Electronic state modulation via electrochemical reconstruction enhances dilute nitrate-to-ammonia reduction efficiency

Abstract

The electrochemical reduction of NO₃⁻ to NH₃ represents a promising approach for producing a renewable fuel with high energy density. However, problems such as low activity and/or selectivity in low-concentration solutions (≤100 ppm NO₃⁻-N) and instability of active sites still require to be overcome. In this work, Cu/ZnO heterostructure composite materials were synthesized for the NO₃RR. During the electrocatalysis process, Cu/ZnO undergoes electrochemistry-driven structural reconstruction, generating the CuZn bimetallic alloy phase.
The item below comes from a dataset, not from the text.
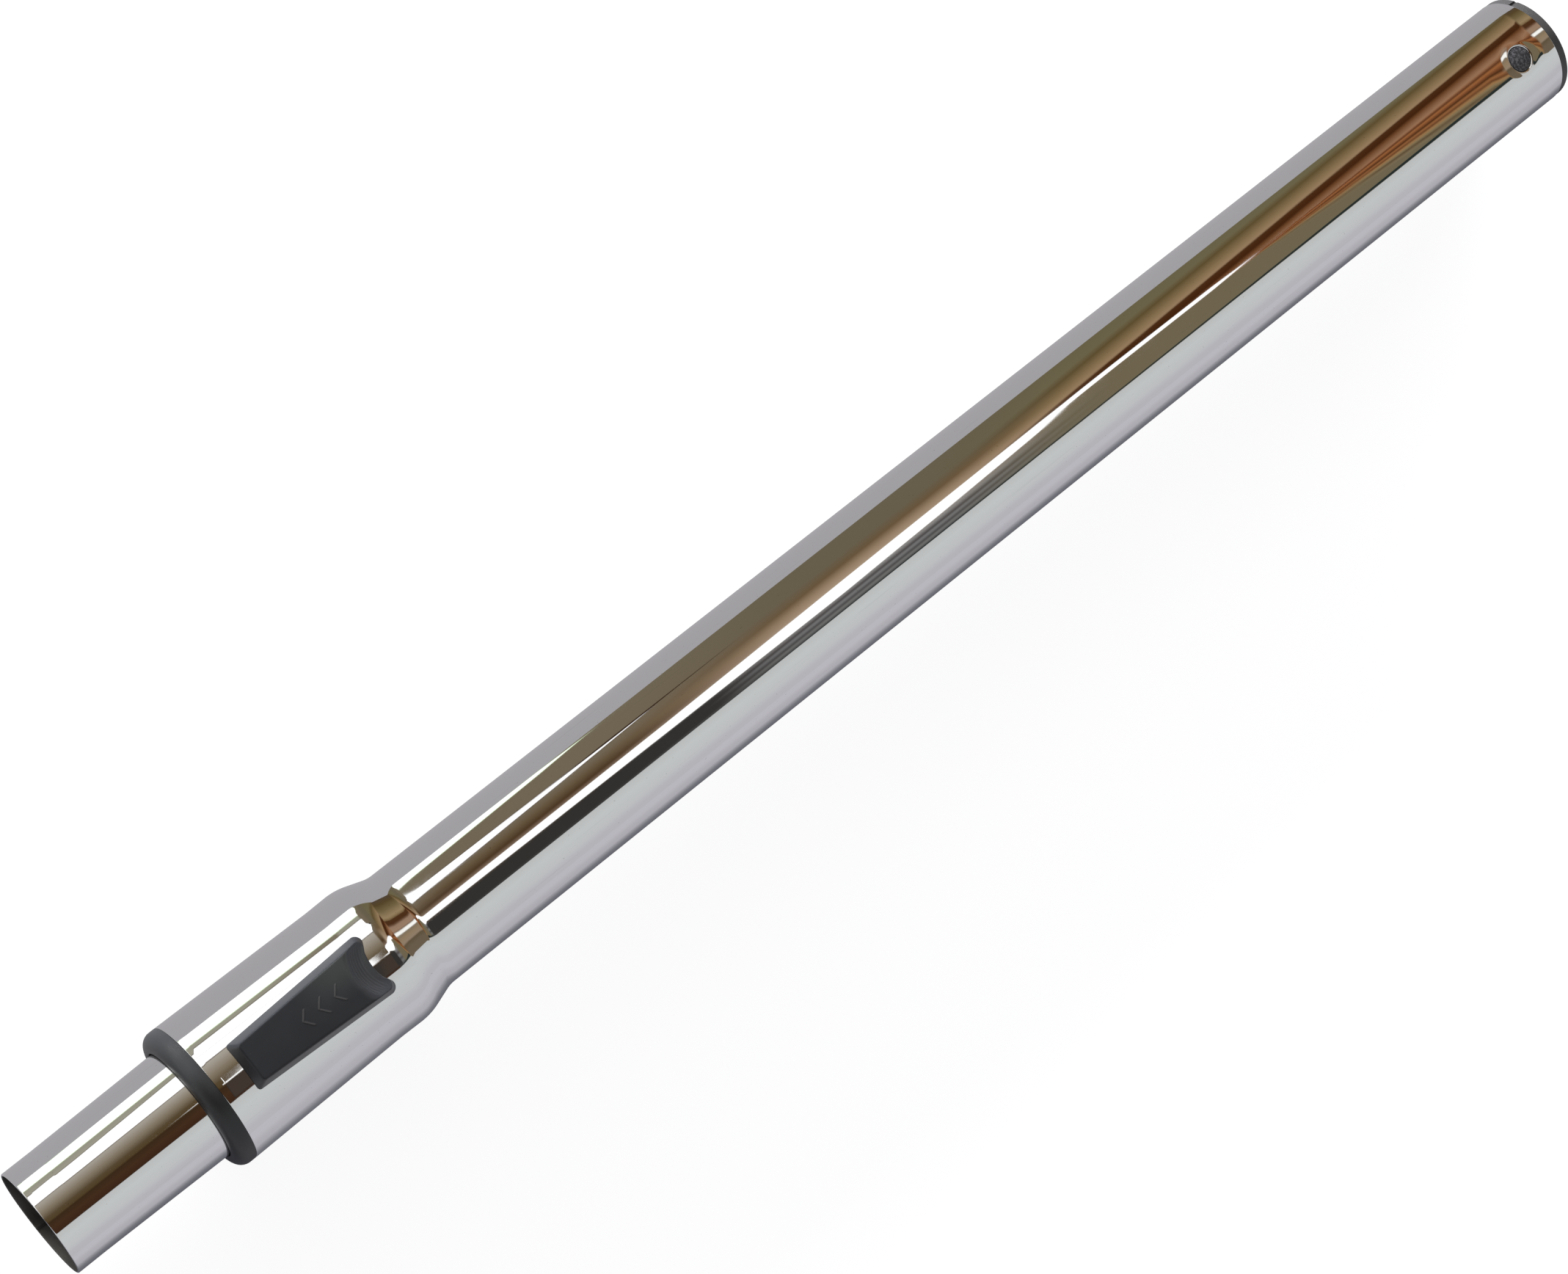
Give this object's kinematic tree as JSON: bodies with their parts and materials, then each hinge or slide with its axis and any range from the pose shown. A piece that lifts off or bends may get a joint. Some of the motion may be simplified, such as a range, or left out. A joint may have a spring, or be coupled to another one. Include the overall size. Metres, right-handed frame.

In a dilute NO₃⁻-N solution of 100 ppm, the optimal Cu₇₅Zn₂₅ catalyst exhibits an FE_NH3 of 94.1% at −0.7 V vs. RHE, and a high NH₃ yield of 414 mmol h⁻¹ g_cat⁻¹. Density functional theory calculations and a series of characterization studies unveiled that the CuZn alloy phase alters the electronic state surrounding Cu, leading to the regulation of the Cu d-band center and thereby optimizing the adsorption of intermediates. Meanwhile, forming a new alloy phase inhibits the competitive HER as well. This study shows the prospect of the CuZn composite catalyst in sustainable NH₃ synthesis, which holds a certain guiding significance for the efficient and eco-friendly conversion of effluents in the future.